Sollten die bereits eingeführten juristischen Aspekte des Alkoholkonsums noch nicht genügt haben, andere Partybesucher vom kostenfreien Rechtsgespräch abzuhalten – oder vom Smalltalk mit dem Juristen überhaupt – hilft ein Blick in die rechtsökonomische Literatur.

Michael Adams und Maja Kraas-Littger schärften mit ihrem Festschrift-Beitrag "Produkthaftung für Colagetränke" nicht allein den medizinischen Blick auf  Mangelernährung und Knochenschwund, Nierensteine und Zahnschäden, die mit dem Konsum der braunen Soft Drinks einhergehen.

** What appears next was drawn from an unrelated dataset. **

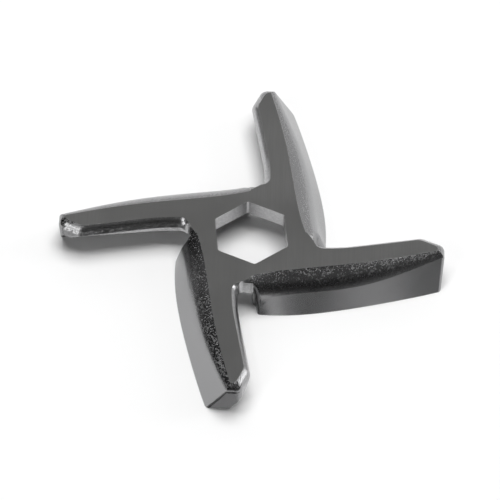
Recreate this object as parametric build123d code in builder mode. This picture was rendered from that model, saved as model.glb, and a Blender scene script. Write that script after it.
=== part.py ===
from build123d import *
import os
from math import acos, atan2, cos, hypot, radians, sin, sqrt, tan

# Four-armed knife of a hand meat grinder: stamped from one sheet, bent and ground.
# Millimetres, +Z up. The origin is on the axis of the drive bore, on the surface that the
# four flanges stand on, and the ground cutting face is on top. The first arm points along
# +Y, and the others follow it clockwise by quarter turns about the axis.

# Sheet and height
sheet = 2.5                 # thickness of the blank before it is ground
grind_depth = 0.2           # layer ground off the top, which makes the cutting face
height = 4.7                # cutting face above the surface that the flanges stand on
arm_count = 4

# Drive bore
bore_across_flats = 9.0
bore_turn = 6.2             # one flat of the hexagon faces this far round from +X
bore_corner_radius = 0.4

# Fold line of the first arm, which the flange is bent down about
fold_offset = 5.13          # from the axis to the fold line, along X
fold_tilt = 10.3            # lean of the fold line towards the axis, out along the arm

# Flange of the first arm: five sections at equal bays along the fold line, hub end first
bend_start_along = -0.1     # where the bend begins, along the fold line
flange_start = 0.2          # hub end of the flange, along the fold line
flange_overrun = 0.5        # how far the bend is drawn past the tip, along the fold line
bend_starts = (0.70, 0.34, 0.58, 0.62, 0.42)    # flat strip between fold line and bend
bend_radii = (3.6, 4.3, 4.0, 3.0, 1.6)          # outer radius of the bend
foot_reaches = (4.60, 5.57, 5.50, 5.02, 4.15)   # from the fold line to the standing edge
inner_bend_radius = 1.2
flange_end_roll = 0.5       # rounding of the outer edge of the flange's hub end

# Cut side of the first arm, the side away from the flange
cut_side_neck = 1.55        # from the axis to the neck beside the hub, along X
neck_straight = 0.1         # straight part of the neck, between its two roundings
cut_side_blend = 22.0       # radius between the neck and the cut side

# Tip of the first arm
tip_reach = 25.0            # from the axis to the end of the arm, at the top
tip_undercut = 0.4          # how much shorter the bent flange is where it stands
tip_roll_share = 1.26       # how much further the rounded edge reaches in round the tip
bevel_rise = 2.95           # how much of the reach the slanted corner takes up
bevel_angle = 66.0          # slanted corner, from X
bevel_start_radius = 1.4
bevel_end_radius = 0.9
flange_tip_roll = 0.5       # rounding of the outer edge of the flange's end at the tip

# Notch between the hub end of a flange and the cut side of the next arm
notch_depth = 7.97          # from the axis to the closed end of the notch
notch_corner_radius = 0.7
notch_touch = 1.12          # how far along its closed end the rounding of the edge starts
notch_rounding = 1.4        # how far along the neck that rounding runs

# Rounded upper edge of the cut side and the tip, left by the stamping
edge_roll = 1.5
roll_turns = (20, 30, 45, 60, 75, 90)   # angles round the roll at which it is drawn

# Lean of the cut side below the roll, as a setback at the underside
setback_by_neck = 0.32
setback_by_tip = 0.95

# Clearances for cutters
past = 0.1                  # how far a cutter stands off a face that it only touches
tip_standoff = 0.02         # how far the cutter of the rounded edge stays outside the tip's walls
square_limit = 0.1          # rise of the normal of a face that still counts as upright
spare = 1.0                 # how far a cutter or a cut-off end runs past the part
tip_spare = 3.0             # how far the arms run past their tips before they are cut

# Levels and directions worked out from the sizes above
blank_top = height + grind_depth
underside = blank_top - sheet
lean = radians(fold_tilt)
bevel = radians(bevel_angle)
uncut_reach = tip_reach + tip_spare
bay = (tip_reach / cos(lean) + flange_overrun - bend_start_along) / (len(bend_radii) - 1)
along_fold = Vector(-sin(lean), cos(lean))
off_fold = Vector(cos(lean), sin(lean))
fold_foot = Vector(fold_offset, 0)


def on_fold(along, out):
    """Point in plan, given along the fold line and outwards from it."""
    return fold_foot + along_fold * along + off_fold * out


def turned(point, quarters):
    """Point in plan, carried to the arm that is some quarter turns further clockwise."""
    return point.rotate(Axis.Z, -quarters * 360 / arm_count)


def is_upright(face):
    """Whether a face stands square to the sheet."""
    return abs(face.normal_at().Z) < square_limit


def looks_up(face):
    """Whether a face is on the upper, outer skin of the blade."""
    return face.normal_at().Z > square_limit


def edges_between(faces, other_faces):
    """Edges that one list of faces shares with another, shortest first."""
    others = other_faces.edges()
    return faces.edges().filter_by(lambda edge: edge in others).sort_by(SortBy.LENGTH)


def flange_section(along, bend_start, bend_radius, foot_reach):
    """Section of the bent sheet across the fold line, from the flat to below the feet."""
    centre_out = bend_start
    centre_up = blank_top - bend_radius
    reach = hypot(foot_reach - centre_out, centre_up)
    slope = atan2(foot_reach - centre_out, -centre_up) - acos(bend_radius / reach)

    def on_normal(distance):
        return centre_out + distance * sin(slope), centre_up + distance * cos(slope)

    def slid_down(point, level):
        return point[0] + (point[1] - level) / tan(slope), level

    bend_end = on_normal(bend_radius)
    inner_end = on_normal(bend_radius - sheet)
    inner_corner = slid_down(inner_end, underside)
    inner_run = inner_bend_radius * tan(slope / 2)
    inner_start = (inner_corner[0] - inner_run, underside)
    inner_stop = slid_down(inner_corner, underside - inner_run * sin(slope))
    plane = Plane(on_fold(along, 0), x_dir=off_fold, z_dir=-along_fold)
    with BuildSketch(plane) as section:
        with BuildLine():
            Line((-spare, blank_top), (bend_start, blank_top))
            RadiusArc((bend_start, blank_top), bend_end, bend_radius)
            Polyline(bend_end, slid_down(bend_end, -spare), slid_down(inner_end, -spare), inner_stop)
            RadiusArc(inner_stop, inner_start, -inner_bend_radius)
            Polyline(inner_start, (-spare, underside), (-spare, blank_top))
        make_face()
    return section.sketch


# Corners of the first arm in plan, on its cut side and at its tip
neck_length = notch_rounding + neck_straight + cut_side_blend * tan(lean / 2)
neck_corner = Vector(cut_side_neck, notch_depth + neck_length)


def on_cut_side(y):
    """Point of the cut side of the first arm in plan, where the side is straight."""
    return Vector(neck_corner.X - tan(lean) * (y - neck_corner.Y), y)


bevel_corner = on_cut_side(tip_reach - bevel_rise)
end_corner = bevel_corner + Vector(bevel_rise / tan(bevel), bevel_rise)

# Inward normals of the edges that meet at those corners
neck_normal = Vector(1, 0)
side_normal = Vector(cos(lean), sin(lean))
bevel_normal = Vector(sin(bevel), -cos(bevel))
end_normal = Vector(0, -1)


def inset_corner(corner, normal, inset, next_normal, next_inset):
    """Corner of an outline after each of its two edges is moved inwards by its own inset."""
    likeness = normal.dot(next_normal)
    along_normal = (inset - likeness * next_inset) / (1 - likeness ** 2)
    along_next = (next_inset - likeness * inset) / (1 - likeness ** 2)
    return corner + normal * along_normal + next_normal * along_next


def undercut_at(depth):
    """How far the end of the arm is set back, at one depth below the top of the blank."""
    return tip_undercut * depth / blank_top


def edge_waste(depth, inset, neck_setback=0, tip_setback=0):
    """What is cut away outside one arm, at one depth below the top of the blank."""
    tip_inset = tip_roll_share * inset - tip_standoff
    bend_radius = bend_radii[0]
    bend_out = bend_starts[0] + sqrt(bend_radius ** 2 - (bend_radius - depth) ** 2) + past
    beside_flange = turned(on_fold(bay / 2, bend_out + spare), 3)
    flange_end = turned(on_fold(0, bend_out), 3)
    touch = Vector(notch_touch, notch_depth + past)
    neck_inset = inset + neck_setback
    neck_start = Vector(cut_side_neck + neck_inset, notch_depth + notch_rounding)
    corners = (
        inset_corner(neck_corner, neck_normal, neck_inset, side_normal, neck_inset),
        inset_corner(bevel_corner, side_normal, inset + tip_setback, bevel_normal, tip_inset),
        inset_corner(end_corner, bevel_normal, tip_inset, end_normal, tip_inset + undercut_at(depth)),
    )
    end_y = corners[2].Y
    past_end = Vector(notch_depth, end_y)
    past_side = Vector(beside_flange.X, uncut_reach)
    with BuildSketch(Plane.XY.offset(blank_top - depth)) as outline:
        with BuildLine():
            Polyline(beside_flange, flange_end, touch)
            TangentArc(neck_start, touch, tangent=(0, -1))
            FilletPolyline(
                neck_start, *corners, past_end,
                radius=(cut_side_blend, bevel_start_radius, bevel_end_radius),
            )
            Polyline(past_end, Vector(notch_depth, uncut_reach), past_side, beside_flange)
        make_face()
    return outline.sketch


# Flat of the blank: the hub and four arms up to their fold lines
arm_outline = (
    Vector(cut_side_neck, notch_depth),
    neck_corner,
    on_cut_side(uncut_reach),
    Vector(fold_offset - tan(lean) * uncut_reach, uncut_reach),
    on_fold(bend_start_along, 0),
    on_fold(bend_start_along, (notch_depth - on_fold(bend_start_along, 0).X) / cos(lean)),
)
with BuildPart() as flat:
    with BuildSketch(Plane.XY.offset(underside)) as blank:
        with BuildLine():
            Polyline(*(turned(point, arm) for arm in range(arm_count) for point in arm_outline), close=True)
        make_face()
        for arm in range(arm_count):
            fillet(blank.vertices().sort_by_distance(turned(arm_outline[0], arm))[0], notch_corner_radius)
            fillet(blank.vertices().sort_by_distance(turned(arm_outline[1], arm))[0], cut_side_blend)
    extrude(amount=sheet)


def beyond_tip(depth):
    """What is cut away beyond one tip, at one depth below the top of the blank."""
    low_corner = inset_corner(end_corner, bevel_normal, 0, end_normal, undercut_at(depth))
    side_start = on_cut_side(bevel_corner.Y - spare)
    outer = Vector(notch_depth + spare, uncut_reach + spare)
    with BuildSketch(Plane.XY.offset(blank_top - depth)) as beyond:
        with BuildLine():
            FilletPolyline(
                side_start, bevel_corner, low_corner, Vector(outer.X, low_corner.Y),
                radius=(bevel_start_radius, bevel_end_radius),
            )
            Polyline(
                Vector(outer.X, low_corner.Y), outer, Vector(-outer.X, outer.Y),
                Vector(-outer.X, side_start.Y), side_start,
            )
        make_face()
    return beyond.sketch


# Waste beyond one tip, cut through the sheet and the flange
with BuildPart() as tip_waste:
    loft([beyond_tip(-spare), beyond_tip(blank_top + spare)], ruled=True)

# Flange of one arm, bent down about its fold line
with BuildPart() as flange:
    stations = (bend_start_along + bay * number for number in range(len(bend_radii)))
    loft([flange_section(*sizes) for sizes in zip(stations, bend_starts, bend_radii, foot_reaches)])
    split(bisect_by=Plane(fold_foot, x_dir=along_fold, z_dir=off_fold), keep=Keep.TOP)
    with BuildSketch(Plane.XY.offset(-spare)) as relief:
        relief_corner = on_fold(flange_start, (notch_depth - on_fold(flange_start, 0).X) / cos(lean))
        relief_end = on_fold(flange_start, notch_depth)
        with BuildLine():
            Polyline(
                Vector(notch_depth, -spare), relief_corner, relief_end,
                Vector(relief_end.X, -spare), close=True,
            )
        make_face()
        fillet(relief.vertices().sort_by_distance(relief_corner)[0], notch_corner_radius)
    extrude(amount=blank_top + 2 * spare, mode=Mode.SUBTRACT)
    relief_walls = flange.faces().filter_by(lambda face: is_upright(face) and face.center().X > notch_depth)
    fillet(edges_between(relief_walls, flange.faces().filter_by(looks_up)), flange_end_roll)
    add(tip_waste.part, mode=Mode.SUBTRACT)
    tip_walls = flange.faces().filter_by(lambda face: is_upright(face) and face.center().Y > bevel_corner.Y)
    fillet(edges_between(tip_walls, flange.faces().filter_by(looks_up))[-1], flange_tip_roll)

# Waste of the rounded edge of one arm: round the roll, then down the leaning side
with BuildPart() as roll_waste:
    levels = []
    for angle in roll_turns:
        inset = edge_roll * (1 - sin(radians(angle)))
        depth = edge_roll * (1 - cos(radians(angle)))
        levels.append(edge_waste(depth, inset))
    loft(levels)
    loft([levels[-1], edge_waste(sheet + past, 0, setback_by_neck, setback_by_tip)], ruled=True)

# Knife: the flat and its flanges, trimmed at the tips, ground, rounded and bored
with BuildPart() as knife:
    add(flat.part)
    with PolarLocations(0, arm_count):
        add(flange.part)
    with PolarLocations(0, arm_count):
        add(tip_waste.part, mode=Mode.SUBTRACT)
    split(bisect_by=Plane.XY.offset(height), keep=Keep.BOTTOM)
    split(bisect_by=Plane.XY, keep=Keep.TOP)
    with PolarLocations(0, arm_count):
        add(roll_waste.part, mode=Mode.SUBTRACT)
    with BuildSketch() as bore:
        RegularPolygon(bore_across_flats / 2, 6, major_radius=False, rotation=bore_turn + 30)
        fillet(bore.vertices(), bore_corner_radius)
    extrude(amount=height, mode=Mode.SUBTRACT)

os.makedirs("parts", exist_ok=True)
knife.part.label = "knife"
export_step(knife.part, "parts/knife.step")
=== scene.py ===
from math import cos, pi, radians, sin
from types import SimpleNamespace

import bpy
from mathutils import Matrix, Vector


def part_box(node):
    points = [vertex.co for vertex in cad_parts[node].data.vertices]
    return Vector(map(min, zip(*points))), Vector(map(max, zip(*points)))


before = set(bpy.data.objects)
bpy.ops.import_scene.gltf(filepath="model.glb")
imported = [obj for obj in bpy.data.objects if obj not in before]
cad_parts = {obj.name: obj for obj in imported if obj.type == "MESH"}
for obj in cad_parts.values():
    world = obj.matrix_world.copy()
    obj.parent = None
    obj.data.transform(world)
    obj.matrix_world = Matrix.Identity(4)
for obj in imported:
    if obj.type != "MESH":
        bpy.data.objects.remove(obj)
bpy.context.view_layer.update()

# Blade, and the level of its ground cutting face in metres
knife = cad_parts["knife"]
face_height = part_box("knife")[1].z
face_margin = 0.00001

# The photograph's camera, about the middle of the cutting face
photo_pixels = 500
focal_pixels = 3291.9
sensor_width = 36.0
camera_elevation = radians(51.43)
camera_roll = radians(1.496)
camera_distance = 0.42184
camera_aim = Vector((-0.000113, -0.002882, face_height))
camera_clip = 0.01

# Steel of each finish, as linear colours
ground_steel = (0.50, 0.50, 0.495, 1.0)
ground_streak = (0.54, 0.54, 0.535, 1.0)
tumbled_steel = (0.32, 0.32, 0.325, 1.0)
pit_steel = (0.46, 0.46, 0.465, 1.0)
wall_steel = (0.40, 0.40, 0.405, 1.0)
wall_light = (0.50, 0.50, 0.505, 1.0)
# Pale steel of the worn edges, partly a painted highlight
worn_and_highlight_steel = (0.74, 0.74, 0.74, 1.0)

# Roughness of each finish, and what its clouds add
ground_roughness = 0.28
flange_roughness = 0.23
bend_roughness = 0.20
wall_roughness = 0.29
pit_roughness = 0.60
cloud_roughness = 0.04

# Grain, in features to the metre
pit_scale = 5500.0
speck_scale = 2600.0
pock_scale = 500.0
grain_scale = 3500.0
dent_scale = 330.0
cloud_scale = 90.0
streak_scale = 5200.0

# Levels of each noise between which its mark grows from none to full
pit_levels = (0.54, 0.68)
speck_levels = (0.70, 0.76)
pock_levels = (0.35, 0.65)
grain_levels = (0.35, 0.65)
cloud_levels = (0.3, 0.7)
streak_levels = (0.3, 0.7)

# Pits come in patches and more towards the tips, by what is added to their noise, and
# the stamped walls show only a share of them
pock_gain = (-0.03, 0.03)
tip_gain = (-0.06, 0.03)
tip_distances = (0.008, 0.024)
wall_pitting = 0.4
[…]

Mit dem Aufsatz spüren sie "der Frage nach, ob die Hersteller von Soft Drinks für die gesundheitlichen Folgen des Konsums ihrer Getränke nach deutschem Recht in Haftung genommen werden können."

Spätestens mit dem Fazit der rechtsökonomischen Studie von Adams und Kraas-Littger, dem zufolge die vermeintlich juristisch harmlose Cola einen "Konstruktionsfehler" im Sinne des Produkthaftungsrechts aufweist und die Firma Coca-Cola von Rechts wegen "vor den Gesundheitsfolgen Übergewicht, den entsprechenden Folgeerkrankungen, der Entstehung von Typ-2-Diabetes, der Gefahr des Vitaminmangels und Knochenschwunds warnen und auf die Suchtproblematik des Koffeins und des zugesetzten Zuckers hinweisen" müsse, dürfte man die Aufmerksamkeit jedes Partygastes bei den Hörnern gepackt haben.

Und, Hand aufs Herz, ist die Frage, ob die Firma Coca-Cola wegen fehlender Warnhinweise "für die genannten Krankheitsfolgen anteilig in Höhe des Verursachungsbeitrages haftbar" zu machen wäre, nicht viel erquicklicher und erfreulicher als Antworten auf alltägliche arbeits-, haftpflicht- oder steuerrechtliche Fragen?

Dazu möchte sich der rechtsaufskunftbedürftige Partybesucher doch eines aktenkundigen Anwalts bedienen – bei Tageslicht und unter nüchternen Umständen.

Martin Rath arbeitet als freier Lektor und Journalist in Köln.